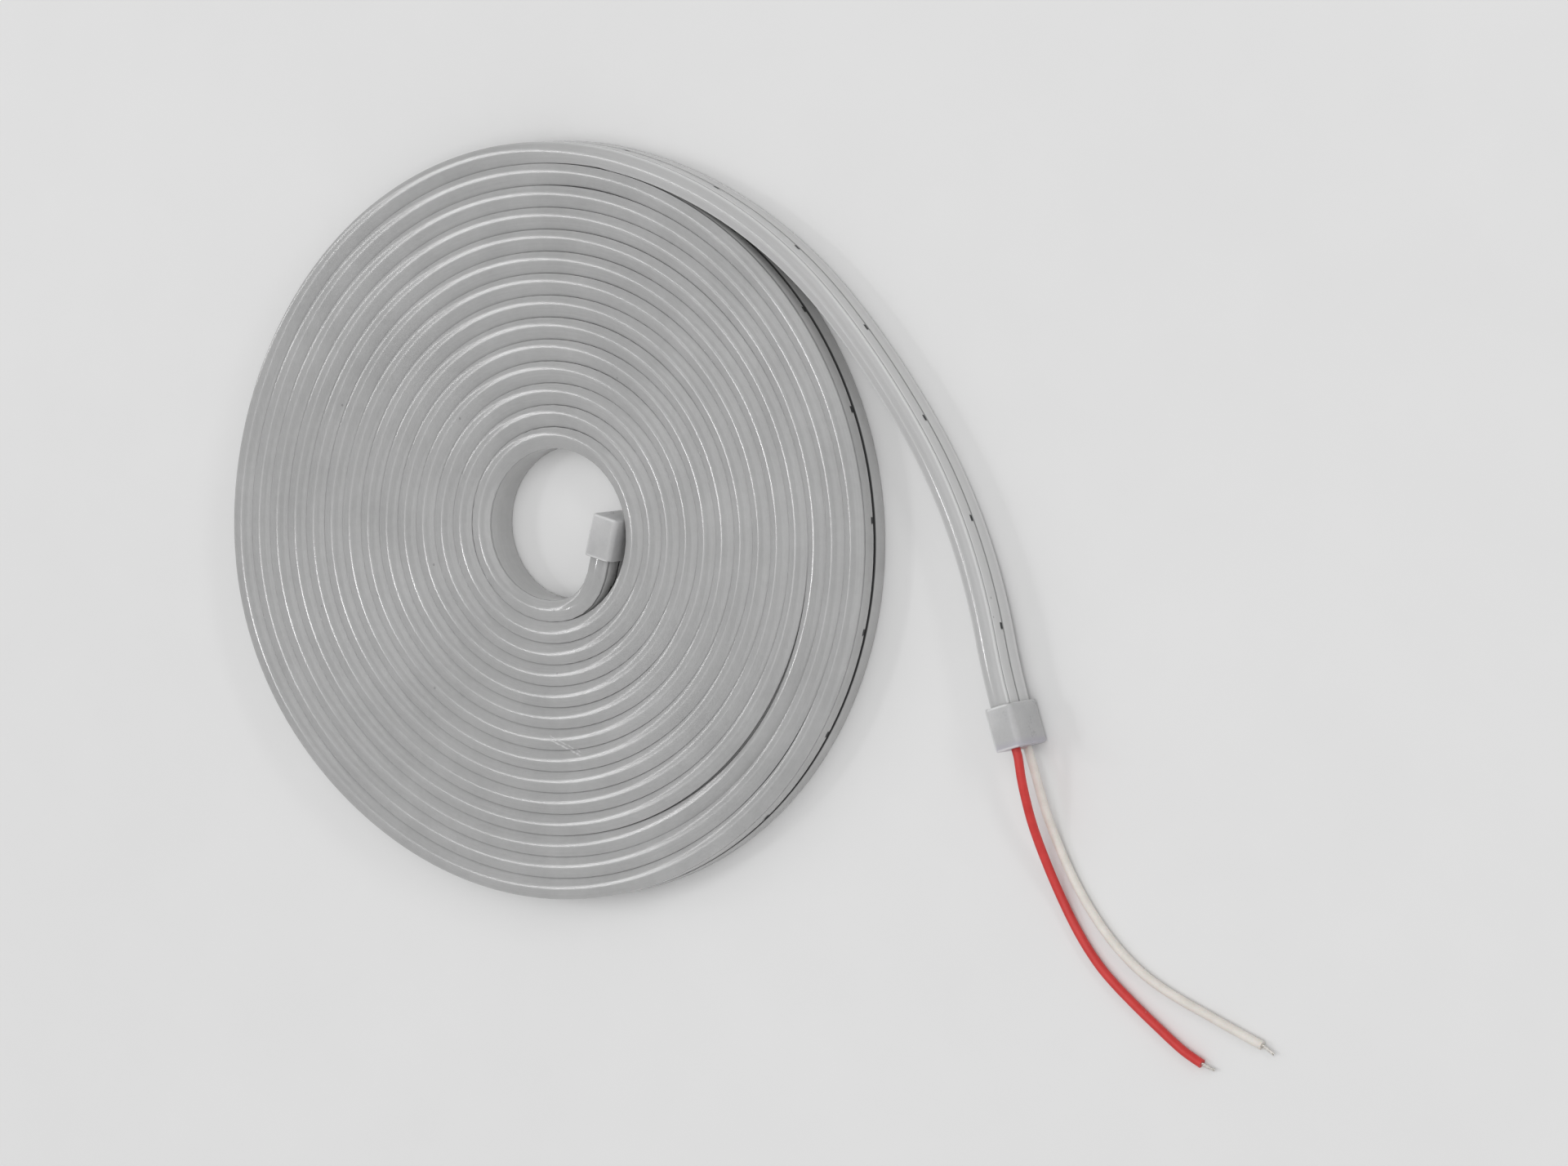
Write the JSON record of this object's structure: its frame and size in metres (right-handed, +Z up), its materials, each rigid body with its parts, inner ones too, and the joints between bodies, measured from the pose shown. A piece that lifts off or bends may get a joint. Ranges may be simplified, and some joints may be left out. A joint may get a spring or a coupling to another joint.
{
  "type": "led neon flex reel",
  "caption": "Milky silicone light strip wound flat as a roll, with moulded end caps and a red and a white lead.",
  "frame": {"origin": "on the resting plane, under the middle of the strip and its caps, leads left out", "axes": "+Z up through the roll's eye towards the light face, +X towards the side that the tail leaves on, +Y towards the back of the roll"},
  "size_m": [0.2769, 0.2052, 0.0124],
  "materials": {
    "milky_silicone": "satin, milky",
    "cap_silicone": "matt, translucent",
    "red_insulation": "satin",
    "white_insulation": "satin",
    "tinned_copper": "tinned strands"
  },
  "bodies": {
    "root": {"neon_flex": "milky_silicone", "inner_end_cap": "cap_silicone", "outer_end_cap": "cap_silicone", "red_lead": "red_insulation", "red_lead_tip": "tinned_copper", "white_lead": "white_insulation", "white_lead_tip": "tinned_copper"}
  },
  "joints": []
}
════════
• **Instructions for the task**: Figure out how many lines above include the string "bodies", then report that number and nothing else.

• **Finished answer**: 2